Directive:
Return exactly the lines that run from the beginning through the line containing "fold between two.", both included, and no others.

Exercise inputs:
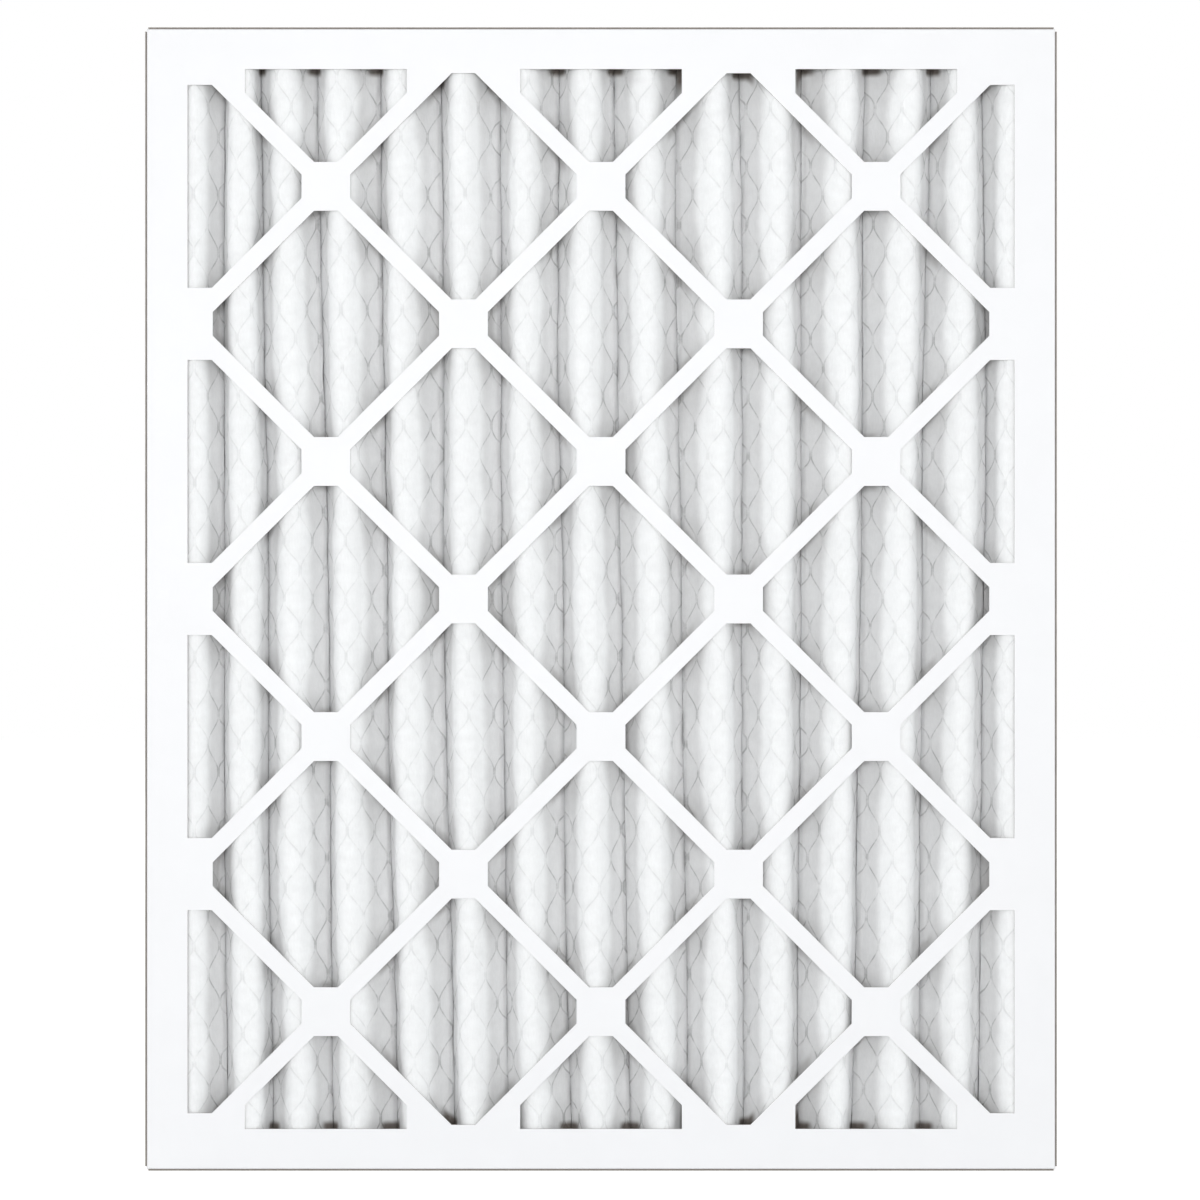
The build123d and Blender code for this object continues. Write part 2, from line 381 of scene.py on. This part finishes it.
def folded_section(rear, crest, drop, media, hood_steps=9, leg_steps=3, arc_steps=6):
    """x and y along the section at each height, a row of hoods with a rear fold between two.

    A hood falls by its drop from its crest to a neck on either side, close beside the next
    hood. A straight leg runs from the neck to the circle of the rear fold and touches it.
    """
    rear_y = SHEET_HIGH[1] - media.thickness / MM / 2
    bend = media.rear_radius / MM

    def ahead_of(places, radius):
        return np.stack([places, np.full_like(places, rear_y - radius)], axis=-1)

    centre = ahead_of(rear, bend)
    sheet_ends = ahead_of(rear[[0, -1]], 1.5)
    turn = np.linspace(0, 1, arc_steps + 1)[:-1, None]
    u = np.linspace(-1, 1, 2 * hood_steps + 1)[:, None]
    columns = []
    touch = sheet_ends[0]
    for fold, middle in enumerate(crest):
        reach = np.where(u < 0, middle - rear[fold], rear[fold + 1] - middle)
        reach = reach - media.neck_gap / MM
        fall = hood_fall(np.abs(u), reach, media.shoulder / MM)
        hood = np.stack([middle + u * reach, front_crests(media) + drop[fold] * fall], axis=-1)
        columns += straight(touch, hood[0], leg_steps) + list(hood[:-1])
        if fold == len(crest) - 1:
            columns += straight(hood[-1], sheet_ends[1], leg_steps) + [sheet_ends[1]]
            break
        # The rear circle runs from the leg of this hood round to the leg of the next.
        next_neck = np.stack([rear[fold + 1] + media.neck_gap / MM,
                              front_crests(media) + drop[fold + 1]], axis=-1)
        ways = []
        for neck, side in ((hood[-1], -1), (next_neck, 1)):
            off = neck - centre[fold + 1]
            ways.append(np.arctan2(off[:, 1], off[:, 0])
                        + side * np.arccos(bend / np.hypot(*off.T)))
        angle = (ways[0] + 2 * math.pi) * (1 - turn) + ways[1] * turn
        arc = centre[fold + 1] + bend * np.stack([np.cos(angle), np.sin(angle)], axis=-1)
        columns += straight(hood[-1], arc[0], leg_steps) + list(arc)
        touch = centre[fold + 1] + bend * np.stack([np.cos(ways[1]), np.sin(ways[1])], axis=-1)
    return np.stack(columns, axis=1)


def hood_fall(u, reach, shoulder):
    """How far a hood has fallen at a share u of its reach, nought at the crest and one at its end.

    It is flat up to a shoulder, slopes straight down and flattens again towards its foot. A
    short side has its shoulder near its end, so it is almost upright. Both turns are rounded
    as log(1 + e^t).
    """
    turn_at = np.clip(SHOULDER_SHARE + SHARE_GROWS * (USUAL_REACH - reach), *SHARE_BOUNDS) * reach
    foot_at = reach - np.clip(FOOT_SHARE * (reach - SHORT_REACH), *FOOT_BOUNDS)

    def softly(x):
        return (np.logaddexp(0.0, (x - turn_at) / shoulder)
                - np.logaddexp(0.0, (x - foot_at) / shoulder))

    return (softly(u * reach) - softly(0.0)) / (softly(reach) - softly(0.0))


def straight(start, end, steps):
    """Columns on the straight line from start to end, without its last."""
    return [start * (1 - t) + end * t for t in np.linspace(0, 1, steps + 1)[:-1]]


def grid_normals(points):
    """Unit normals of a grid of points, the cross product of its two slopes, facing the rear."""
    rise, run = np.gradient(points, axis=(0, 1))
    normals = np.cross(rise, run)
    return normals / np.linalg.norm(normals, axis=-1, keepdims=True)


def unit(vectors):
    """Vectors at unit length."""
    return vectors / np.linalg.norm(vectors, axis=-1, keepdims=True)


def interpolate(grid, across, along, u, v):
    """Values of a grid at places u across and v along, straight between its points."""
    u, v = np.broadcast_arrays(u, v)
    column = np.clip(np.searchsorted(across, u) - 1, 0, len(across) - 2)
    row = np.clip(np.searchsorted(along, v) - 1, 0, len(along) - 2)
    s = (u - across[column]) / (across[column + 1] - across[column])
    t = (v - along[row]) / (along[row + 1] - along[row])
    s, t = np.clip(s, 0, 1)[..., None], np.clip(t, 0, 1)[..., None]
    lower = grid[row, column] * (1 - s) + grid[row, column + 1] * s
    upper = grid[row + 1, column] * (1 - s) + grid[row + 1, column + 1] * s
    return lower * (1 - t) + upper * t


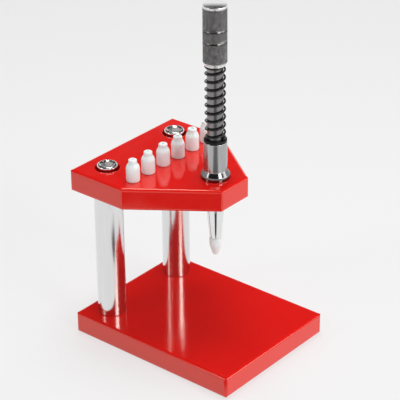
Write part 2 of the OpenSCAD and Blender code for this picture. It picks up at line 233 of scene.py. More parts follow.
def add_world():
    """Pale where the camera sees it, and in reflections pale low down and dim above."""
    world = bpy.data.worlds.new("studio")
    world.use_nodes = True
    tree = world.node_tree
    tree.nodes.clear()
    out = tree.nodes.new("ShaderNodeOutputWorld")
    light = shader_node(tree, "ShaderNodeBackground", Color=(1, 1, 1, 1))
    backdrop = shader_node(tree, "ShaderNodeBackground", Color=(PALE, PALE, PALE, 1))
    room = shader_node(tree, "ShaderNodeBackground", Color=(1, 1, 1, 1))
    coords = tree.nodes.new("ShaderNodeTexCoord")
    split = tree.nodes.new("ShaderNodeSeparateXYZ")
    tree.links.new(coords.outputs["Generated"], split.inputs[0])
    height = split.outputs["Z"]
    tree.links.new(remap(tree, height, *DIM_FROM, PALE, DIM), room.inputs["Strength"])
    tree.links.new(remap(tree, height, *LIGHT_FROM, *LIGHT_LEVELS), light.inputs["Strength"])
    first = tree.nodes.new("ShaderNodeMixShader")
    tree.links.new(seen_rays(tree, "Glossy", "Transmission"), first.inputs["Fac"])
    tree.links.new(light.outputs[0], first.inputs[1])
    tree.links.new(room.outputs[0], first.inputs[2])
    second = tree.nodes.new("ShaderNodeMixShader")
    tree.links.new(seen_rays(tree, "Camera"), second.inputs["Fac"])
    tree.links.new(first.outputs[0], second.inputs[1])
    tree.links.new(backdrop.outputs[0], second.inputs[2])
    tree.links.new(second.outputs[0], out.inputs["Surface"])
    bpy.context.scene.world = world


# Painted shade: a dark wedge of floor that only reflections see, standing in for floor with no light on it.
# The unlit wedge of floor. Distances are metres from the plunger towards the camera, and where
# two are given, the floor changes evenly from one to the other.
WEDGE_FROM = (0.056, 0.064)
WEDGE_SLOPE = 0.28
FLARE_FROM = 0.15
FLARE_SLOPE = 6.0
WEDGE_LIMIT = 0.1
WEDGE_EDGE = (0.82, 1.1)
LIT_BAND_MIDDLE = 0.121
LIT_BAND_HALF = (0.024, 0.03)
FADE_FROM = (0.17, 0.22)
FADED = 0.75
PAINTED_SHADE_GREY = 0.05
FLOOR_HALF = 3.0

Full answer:
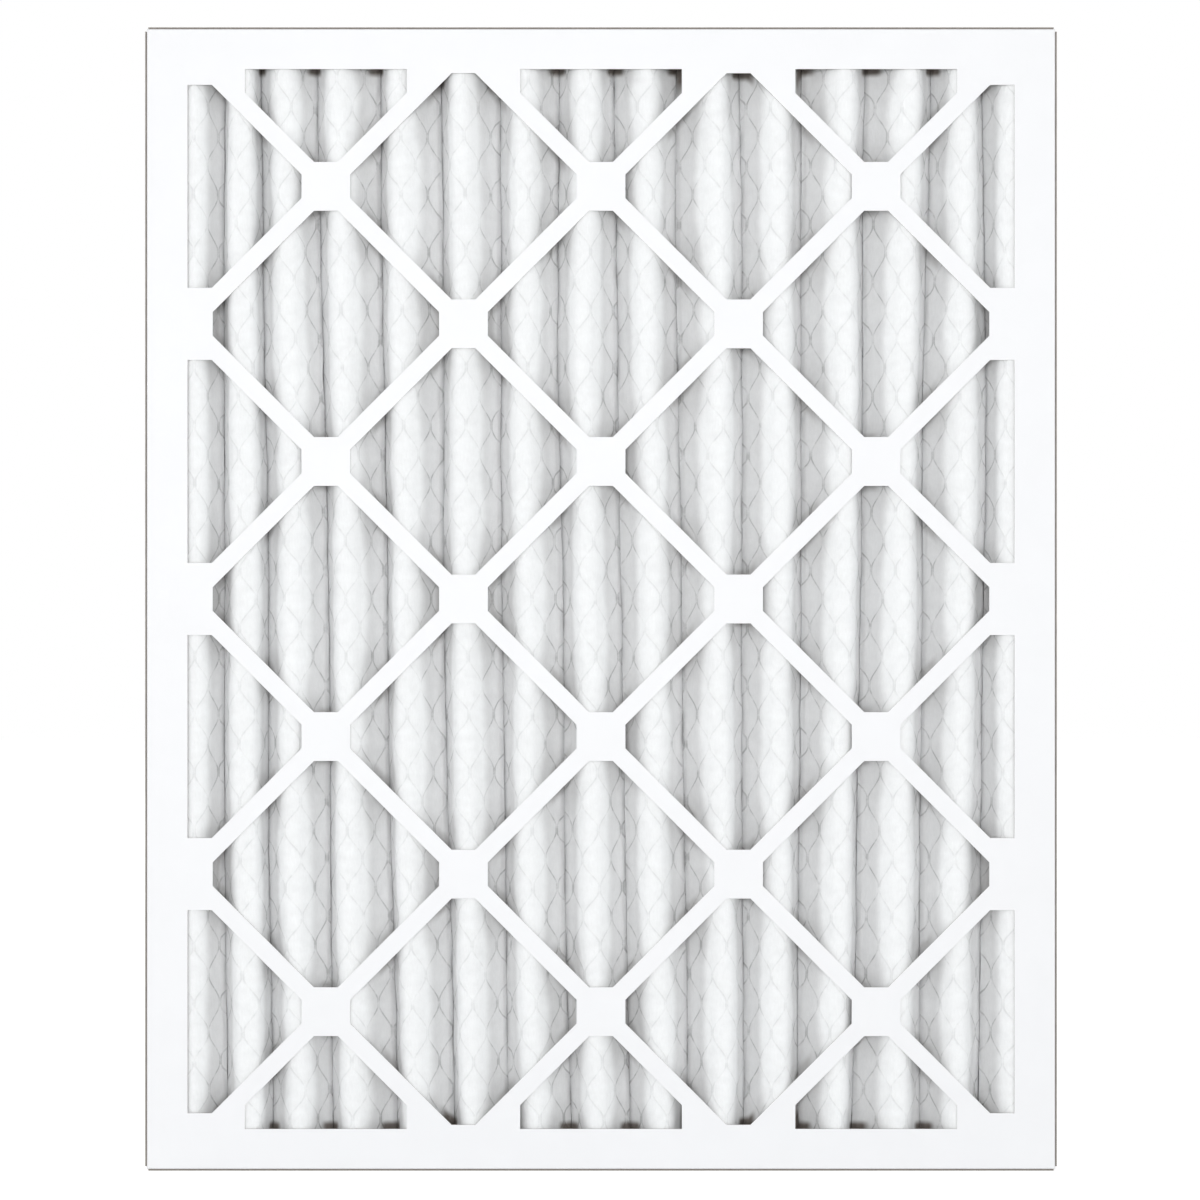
The build123d and Blender code for this object continues. Write part 2, from line 381 of scene.py on. This part finishes it.
def folded_section(rear, crest, drop, media, hood_steps=9, leg_steps=3, arc_steps=6):
    """x and y along the section at each height, a row of hoods with a rear fold between two.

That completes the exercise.